## Directions for this task:
Every line below is to be quoted exactly, with nothing added or dropped.

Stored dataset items
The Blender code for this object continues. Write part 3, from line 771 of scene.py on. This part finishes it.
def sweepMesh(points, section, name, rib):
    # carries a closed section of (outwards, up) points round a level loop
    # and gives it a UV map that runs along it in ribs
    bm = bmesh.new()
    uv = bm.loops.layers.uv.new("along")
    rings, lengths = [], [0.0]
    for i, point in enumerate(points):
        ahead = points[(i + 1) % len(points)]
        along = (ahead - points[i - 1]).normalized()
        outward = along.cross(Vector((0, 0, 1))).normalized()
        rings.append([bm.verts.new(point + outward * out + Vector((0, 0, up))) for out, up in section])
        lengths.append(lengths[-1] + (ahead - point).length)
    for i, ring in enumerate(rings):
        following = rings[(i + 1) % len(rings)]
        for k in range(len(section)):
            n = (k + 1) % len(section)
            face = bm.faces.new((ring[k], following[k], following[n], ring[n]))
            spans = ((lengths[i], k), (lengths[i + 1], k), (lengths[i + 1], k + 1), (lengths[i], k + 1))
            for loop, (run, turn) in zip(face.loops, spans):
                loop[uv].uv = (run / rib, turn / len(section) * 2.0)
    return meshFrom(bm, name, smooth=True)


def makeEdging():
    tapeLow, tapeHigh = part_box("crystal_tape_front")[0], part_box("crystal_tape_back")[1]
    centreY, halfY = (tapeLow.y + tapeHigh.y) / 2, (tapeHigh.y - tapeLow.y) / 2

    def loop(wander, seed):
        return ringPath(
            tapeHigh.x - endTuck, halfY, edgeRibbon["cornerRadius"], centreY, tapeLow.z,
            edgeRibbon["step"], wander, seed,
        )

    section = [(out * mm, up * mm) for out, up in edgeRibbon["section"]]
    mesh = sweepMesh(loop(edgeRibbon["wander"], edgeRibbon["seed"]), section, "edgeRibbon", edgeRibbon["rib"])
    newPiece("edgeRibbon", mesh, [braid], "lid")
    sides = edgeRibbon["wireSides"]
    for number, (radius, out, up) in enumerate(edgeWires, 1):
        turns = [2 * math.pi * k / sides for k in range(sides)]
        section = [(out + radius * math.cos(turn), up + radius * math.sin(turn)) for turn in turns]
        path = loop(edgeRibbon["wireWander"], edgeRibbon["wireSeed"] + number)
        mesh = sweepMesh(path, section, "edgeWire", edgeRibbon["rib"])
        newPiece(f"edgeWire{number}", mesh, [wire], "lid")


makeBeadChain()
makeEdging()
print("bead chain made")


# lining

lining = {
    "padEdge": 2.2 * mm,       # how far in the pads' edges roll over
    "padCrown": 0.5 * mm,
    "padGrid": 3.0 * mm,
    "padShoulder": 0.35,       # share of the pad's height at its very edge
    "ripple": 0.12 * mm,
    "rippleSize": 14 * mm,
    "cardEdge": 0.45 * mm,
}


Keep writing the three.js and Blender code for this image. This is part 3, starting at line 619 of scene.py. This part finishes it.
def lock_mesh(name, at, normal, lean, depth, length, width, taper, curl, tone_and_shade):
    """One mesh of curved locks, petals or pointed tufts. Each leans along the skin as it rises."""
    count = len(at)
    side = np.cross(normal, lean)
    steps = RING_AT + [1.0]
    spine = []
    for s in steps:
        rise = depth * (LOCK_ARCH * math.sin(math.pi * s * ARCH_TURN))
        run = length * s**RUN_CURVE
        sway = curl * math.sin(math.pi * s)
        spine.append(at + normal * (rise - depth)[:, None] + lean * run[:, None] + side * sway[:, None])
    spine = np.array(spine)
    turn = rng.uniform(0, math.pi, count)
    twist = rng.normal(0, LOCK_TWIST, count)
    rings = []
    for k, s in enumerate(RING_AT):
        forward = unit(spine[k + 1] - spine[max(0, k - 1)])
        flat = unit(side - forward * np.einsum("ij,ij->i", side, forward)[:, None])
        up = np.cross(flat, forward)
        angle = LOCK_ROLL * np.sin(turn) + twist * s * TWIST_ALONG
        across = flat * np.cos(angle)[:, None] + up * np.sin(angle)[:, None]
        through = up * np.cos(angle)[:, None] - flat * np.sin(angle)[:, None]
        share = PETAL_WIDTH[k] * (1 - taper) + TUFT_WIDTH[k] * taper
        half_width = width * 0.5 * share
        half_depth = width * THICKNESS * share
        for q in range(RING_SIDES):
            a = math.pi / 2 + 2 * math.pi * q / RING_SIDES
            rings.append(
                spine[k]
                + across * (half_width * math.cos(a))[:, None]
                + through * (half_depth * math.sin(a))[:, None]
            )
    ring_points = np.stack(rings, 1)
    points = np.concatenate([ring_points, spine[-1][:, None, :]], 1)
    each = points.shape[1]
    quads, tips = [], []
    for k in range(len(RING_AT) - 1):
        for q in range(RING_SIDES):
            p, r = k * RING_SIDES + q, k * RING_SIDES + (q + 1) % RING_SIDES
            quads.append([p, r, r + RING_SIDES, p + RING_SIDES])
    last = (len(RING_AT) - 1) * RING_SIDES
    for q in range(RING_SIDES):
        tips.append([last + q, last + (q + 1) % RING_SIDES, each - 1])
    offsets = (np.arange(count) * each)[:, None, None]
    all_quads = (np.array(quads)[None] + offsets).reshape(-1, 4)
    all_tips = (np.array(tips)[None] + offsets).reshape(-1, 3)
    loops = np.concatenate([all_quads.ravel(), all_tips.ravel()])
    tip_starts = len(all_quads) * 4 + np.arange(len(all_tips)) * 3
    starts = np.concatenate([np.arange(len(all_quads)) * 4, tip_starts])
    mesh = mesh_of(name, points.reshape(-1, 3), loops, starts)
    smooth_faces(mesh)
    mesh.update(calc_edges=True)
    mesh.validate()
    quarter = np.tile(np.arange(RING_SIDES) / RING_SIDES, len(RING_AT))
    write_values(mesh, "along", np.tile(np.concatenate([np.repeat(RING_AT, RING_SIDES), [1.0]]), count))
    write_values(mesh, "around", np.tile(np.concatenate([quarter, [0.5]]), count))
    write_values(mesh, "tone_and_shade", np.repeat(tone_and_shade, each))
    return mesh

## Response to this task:
The Blender code for this object continues. Write part 3, from line 771 of scene.py on. This part finishes it.
def sweepMesh(points, section, name, rib):
    # carries a closed section of (outwards, up) points round a level loop
    # and gives it a UV map that runs along it in ribs
    bm = bmesh.new()
    uv = bm.loops.layers.uv.new("along")
    rings, lengths = [], [0.0]
    for i, point in enumerate(points):
        ahead = points[(i + 1) % len(points)]
        along = (ahead - points[i - 1]).normalized()
        outward = along.cross(Vector((0, 0, 1))).normalized()
        rings.append([bm.verts.new(point + outward * out + Vector((0, 0, up))) for out, up in section])
        lengths.append(lengths[-1] + (ahead - point).length)
    for i, ring in enumerate(rings):
        following = rings[(i + 1) % len(rings)]
        for k in range(len(section)):
            n = (k + 1) % len(section)
            face = bm.faces.new((ring[k], following[k], following[n], ring[n]))
            spans = ((lengths[i], k), (lengths[i + 1], k), (lengths[i + 1], k + 1), (lengths[i], k + 1))
            for loop, (run, turn) in zip(face.loops, spans):
                loop[uv].uv = (run / rib, turn / len(section) * 2.0)
    return meshFrom(bm, name, smooth=True)


def makeEdging():
    tapeLow, tapeHigh = part_box("crystal_tape_front")[0], part_box("crystal_tape_back")[1]
    centreY, halfY = (tapeLow.y + tapeHigh.y) / 2, (tapeHigh.y - tapeLow.y) / 2

    def loop(wander, seed):
        return ringPath(
            tapeHigh.x - endTuck, halfY, edgeRibbon["cornerRadius"], centreY, tapeLow.z,
            edgeRibbon["step"], wander, seed,
        )

    section = [(out * mm, up * mm) for out, up in edgeRibbon["section"]]
    mesh = sweepMesh(loop(edgeRibbon["wander"], edgeRibbon["seed"]), section, "edgeRibbon", edgeRibbon["rib"])
    newPiece("edgeRibbon", mesh, [braid], "lid")
    sides = edgeRibbon["wireSides"]
    for number, (radius, out, up) in enumerate(edgeWires, 1):
        turns = [2 * math.pi * k / sides for k in range(sides)]
        section = [(out + radius * math.cos(turn), up + radius * math.sin(turn)) for turn in turns]
        path = loop(edgeRibbon["wireWander"], edgeRibbon["wireSeed"] + number)
        mesh = sweepMesh(path, section, "edgeWire", edgeRibbon["rib"])
        newPiece(f"edgeWire{number}", mesh, [wire], "lid")


makeBeadChain()
makeEdging()
print("bead chain made")


# lining

lining = {
    "padEdge": 2.2 * mm,       # how far in the pads' edges roll over
    "padCrown": 0.5 * mm,
    "padGrid": 3.0 * mm,
    "padShoulder": 0.35,       # share of the pad's height at its very edge
    "ripple": 0.12 * mm,
    "rippleSize": 14 * mm,
    "cardEdge": 0.45 * mm,
}


Keep writing the three.js and Blender code for this image. This is part 3, starting at line 619 of scene.py. This part finishes it.
def lock_mesh(name, at, normal, lean, depth, length, width, taper, curl, tone_and_shade):
    """One mesh of curved locks, petals or pointed tufts. Each leans along the skin as it rises."""
    count = len(at)
    side = np.cross(normal, lean)
    steps = RING_AT + [1.0]
    spine = []
    for s in steps:
        rise = depth * (LOCK_ARCH * math.sin(math.pi * s * ARCH_TURN))
        run = length * s**RUN_CURVE
        sway = curl * math.sin(math.pi * s)
        spine.append(at + normal * (rise - depth)[:, None] + lean * run[:, None] + side * sway[:, None])
    spine = np.array(spine)
    turn = rng.uniform(0, math.pi, count)
    twist = rng.normal(0, LOCK_TWIST, count)
    rings = []
    for k, s in enumerate(RING_AT):
        forward = unit(spine[k + 1] - spine[max(0, k - 1)])
        flat = unit(side - forward * np.einsum("ij,ij->i", side, forward)[:, None])
        up = np.cross(flat, forward)
        angle = LOCK_ROLL * np.sin(turn) + twist * s * TWIST_ALONG
        across = flat * np.cos(angle)[:, None] + up * np.sin(angle)[:, None]
        through = up * np.cos(angle)[:, None] - flat * np.sin(angle)[:, None]
        share = PETAL_WIDTH[k] * (1 - taper) + TUFT_WIDTH[k] * taper
        half_width = width * 0.5 * share
        half_depth = width * THICKNESS * share
        for q in range(RING_SIDES):
            a = math.pi / 2 + 2 * math.pi * q / RING_SIDES
            rings.append(
                spine[k]
                + across * (half_width * math.cos(a))[:, None]
                + through * (half_depth * math.sin(a))[:, None]
            )
    ring_points = np.stack(rings, 1)
    points = np.concatenate([ring_points, spine[-1][:, None, :]], 1)
    each = points.shape[1]
    quads, tips = [], []
    for k in range(len(RING_AT) - 1):
        for q in range(RING_SIDES):
            p, r = k * RING_SIDES + q, k * RING_SIDES + (q + 1) % RING_SIDES
            quads.append([p, r, r + RING_SIDES, p + RING_SIDES])
    last = (len(RING_AT) - 1) * RING_SIDES
    for q in range(RING_SIDES):
        tips.append([last + q, last + (q + 1) % RING_SIDES, each - 1])
    offsets = (np.arange(count) * each)[:, None, None]
    all_quads = (np.array(quads)[None] + offsets).reshape(-1, 4)
    all_tips = (np.array(tips)[None] + offsets).reshape(-1, 3)
    loops = np.concatenate([all_quads.ravel(), all_tips.ravel()])
    tip_starts = len(all_quads) * 4 + np.arange(len(all_tips)) * 3
    starts = np.concatenate([np.arange(len(all_quads)) * 4, tip_starts])
    mesh = mesh_of(name, points.reshape(-1, 3), loops, starts)
    smooth_faces(mesh)
    mesh.update(calc_edges=True)
    mesh.validate()
    quarter = np.tile(np.arange(RING_SIDES) / RING_SIDES, len(RING_AT))
    write_values(mesh, "along", np.tile(np.concatenate([np.repeat(RING_AT, RING_SIDES), [1.0]]), count))
    write_values(mesh, "around", np.tile(np.concatenate([quarter, [0.5]]), count))
    write_values(mesh, "tone_and_shade", np.repeat(tone_and_shade, each))
    return mesh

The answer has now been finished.